Smart notes approvingly that the profession wishes to instigate a statutory body that would control entry to undergraduate pharmacy courses. But such a body would be inimical to widening-access ideals and would maintain a situation in which the long-standing practice of restricting student numbers imposes needless costs on the healthcare system. In parallel, the profession is also seeking to persuade Hefce and the Department of Health to standardise UK pharmacy degrees as five-year courses. This would bolster its reputation but cost students and the public purse.
It is far from clear that the profession needs the AAB students Smart refers to, and it is unconvincing to claim that pharmacy training must be long-winded and expensive. The role that many pharmacists perform today is relatively straightforward, both on the high street and in hospitals: entailing the provision of medicines that have already been packaged, measured and tested.
The truth is that it would be more rational to open up courses while spending less on them, including shortening their duration. Then, unless the profession's trade bodies manage (as they will surely try) to fix salaries artificially, the economics of supply and demand would gradually drive down the remuneration of pharmacists to a more reasonable and socially beneficial level.
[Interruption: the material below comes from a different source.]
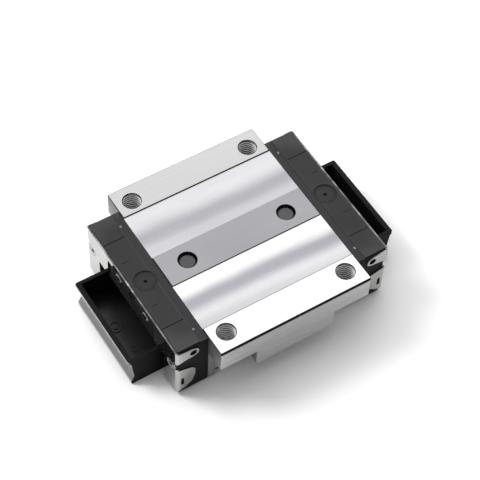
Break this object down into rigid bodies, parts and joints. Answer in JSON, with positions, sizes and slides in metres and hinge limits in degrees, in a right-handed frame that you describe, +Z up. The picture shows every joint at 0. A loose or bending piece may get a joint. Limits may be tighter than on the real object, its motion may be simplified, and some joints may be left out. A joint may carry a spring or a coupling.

Kakad worries that it would be "unethical" to recruit students if they are not assured graduate careers in pharmacy, but this applies only if they are recruited under false pretences. This concern could thus be removed by the simple expedient of redrafting course prospectuses to make it clear to applicants that there is no guarantee of a job.
Most other professionals, including biomedical researchers and academics, do not have their positions artificially bolstered by restrictions on undergraduate numbers. Advocates such as Kakad and Smart who seek to maintain this privileged position for pharmacists need to form persuasive arguments to justify what otherwise may be viewed by those outside the profession as special pleading.